The difficulties of forecasting the court’s decisions notwithstanding, I did find very interesting one exchange in the hearing’s transcript: Chief Justice Roberts appears to share Judicial Watch’s concerns about “self-identification” as the sole means of determining who is and who is not a minority as far as the admissions process is concerned. Here’s the relevant excerpt from the transcript:
CHIEF JUSTICE ROBERTS: Counsel…I need to figure out exactly what these numbers mean. Should someone who is one-quarter Hispanic check the Hispanic box or some different box?
MR. GARRE: Your Honor, there is a multiracial box. Students check boxes based on their own determination. This is true under the Common Application.
CHIEF JUSTICE ROBERTS: Well, I suppose a person who is one-quarter percent Hispanic, his own determination, would [say] I’m one-quarter percent Hispanic.
MR. GARRE: Then they would check that box, Your Honor, as is true…
CHIEF JUSTICE ROBERTS: They would check that box. What about one-eighth?
MR. GARRE: …they would make that self-determination, Your Honor. If anyone, in any part of the application, violated some honor code then that could come out…
CHIEF JUSTICE ROBERTS: Would it violate the honor code for someone who is one-eighth Hispanic and says, I identify as Hispanic, to check the Hispanic box?
MR. GARRE: …I don’t think it would, Your Honor…
CHIEF JUSTICE ROBERTS: You don’t check in any way the racial identification?
MR. GARRE: We do not, Your Honor, and no college in America, the Ivy Leagues, the Little Ivy Leagues, that I’m aware of.
CHIEF JUSTICE ROBERTS: So how do you know you have 15 percent African American — Hispanic or 15 percent minority?
MR. GARRE: Your Honor, the same way that that determination is made in any other situation I’m aware of where race is taken into account.
CHIEF JUSTICE ROBERTS: You say the same way. What is that way?
MR. GARRE: The persons self-identify on that form.
As I say, Judicial Watch made much the same argument in its amicus curiae brief filed on May 29, 2012. We used the controversy surrounding Massachusetts Senate candidate Sen. Elizabeth Warren (D-MA), and her controversial claim that she is part Native American, to illustrate the point:
Based on nothing more than “family lore” and “high cheek bones,” Ms. Warren claimed, perhaps quite sincerely, that she was 1/32nd Cherokee and, therefore, a Native American and a minority.
Under the University’s policy, an applicant who similarly identified herself as an “American Indian” based on “family lore” and “high cheekbones” would gain a “plus” factor toward admission…Imagine a freshman class at the University comprised of 6,715 Elizabeth Warrens, all identical but for the difference in the race or ethnicity of a single great great-great grandparent. How much additional diversity would the University have achieved by taking the race and ethnicity of these students into account in the admissions process?

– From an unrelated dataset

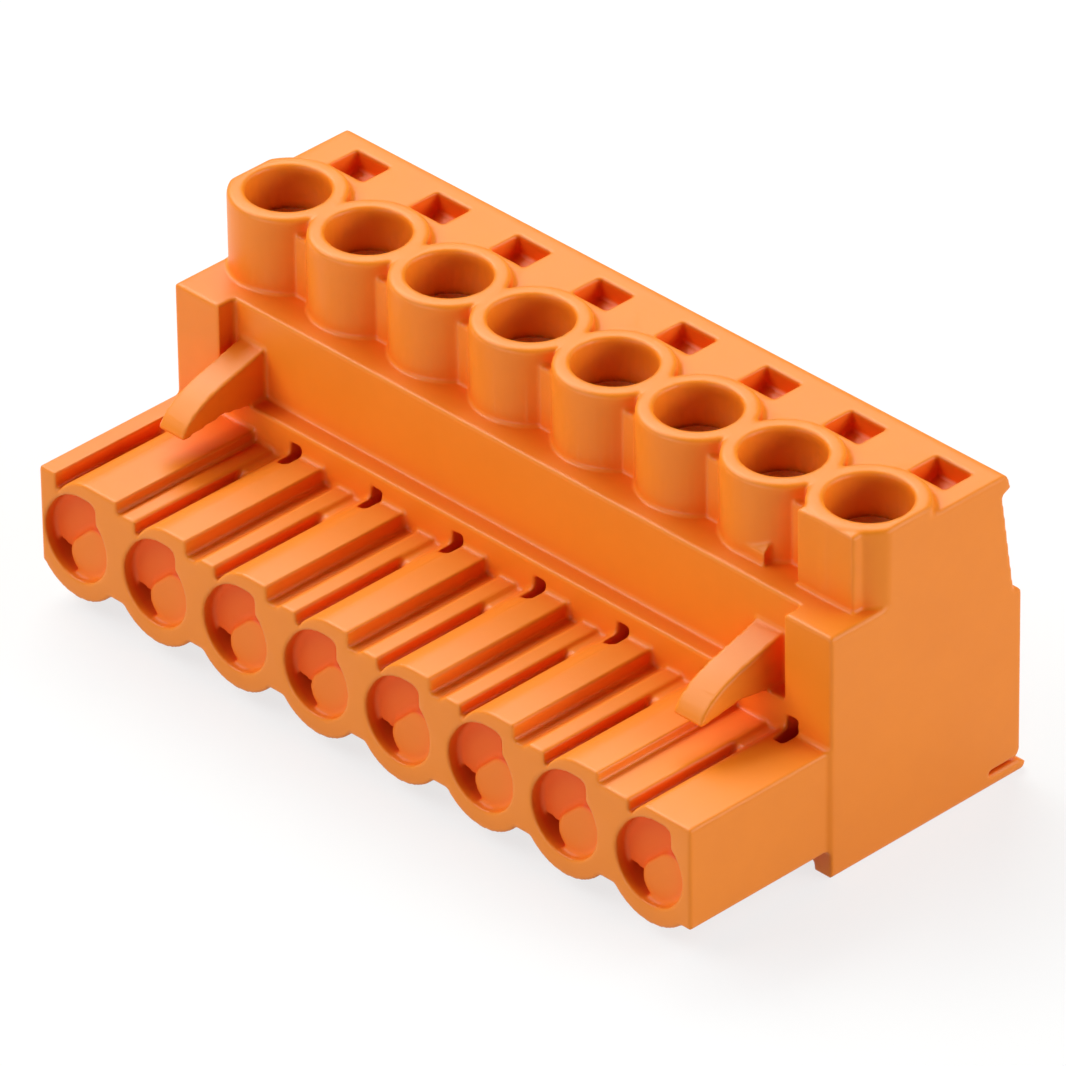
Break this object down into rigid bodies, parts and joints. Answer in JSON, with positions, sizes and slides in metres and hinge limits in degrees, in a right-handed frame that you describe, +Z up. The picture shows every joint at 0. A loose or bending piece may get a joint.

But our argument goes much further than the ambiguous nature of the self-identification process. We also take issue with the nature of racial categorization itself, which has no scientific validity and largely is a “meaningless” standard of classification:
Human race and ethnicity are inherent ambiguous social constructs that have no validity in science. Invoking race and ethnicity to promote diversity relies on racial and ethnic stereotyping of individuals’ viewpoints, backgrounds, and experiences. Admission policies, such as the policy enacted by the University, which seek to classify applicants by crude, inherently ambiguous, and unsound racial and ethnic categories to promote diversity, but which instead promote racial and ethnic stereotyping, can never be narrowly tailored to promote a compelling government interest, and therefore cannot survive strict scrutiny.
Judicial Watch further noted the university policy “lumps together” two of the most populous countries in the world, China and India, each with over 1 billion people, a variety of languages, cultures and religions, under one race category, “Asian.”
“The term ‘Asian’ as anything other than a geographic reference is largely meaningless,” Judicial Watch argues.
Judicial Watch concludes: “To fulfill the promise of the Equal Protection Clause, the Court should find that race and ethnicity can never be narrowly tailored to promote diversity in admissions policies and therefore cannot survive strict scrutiny,” as the law requires.
Since 2005, the University of Texas at Austin has used race in its admissions process, purportedly to achieve greater diversity in its student body. Applicants to the university are currently required to complete and submit a standardized “Apply Texas” application, which requires applicants to identify themselves by race and denote whether they are of “Hispanic or Latino” ethnicity.
Ironically, the liberal racial bean-counters who defend affirmative action assume retrograde and quite illiberal views on race. We principled conservatives and honest liberals who would end this racial-spoils system that is affirmative action are, frankly, the “progressives” on matters of race.
The admissions policies of the University of Texas at Austin are at odds with the Constitution and promote racial theories that have no basis in science. It’s time for the Supreme Court to put an end to this unlawful practice.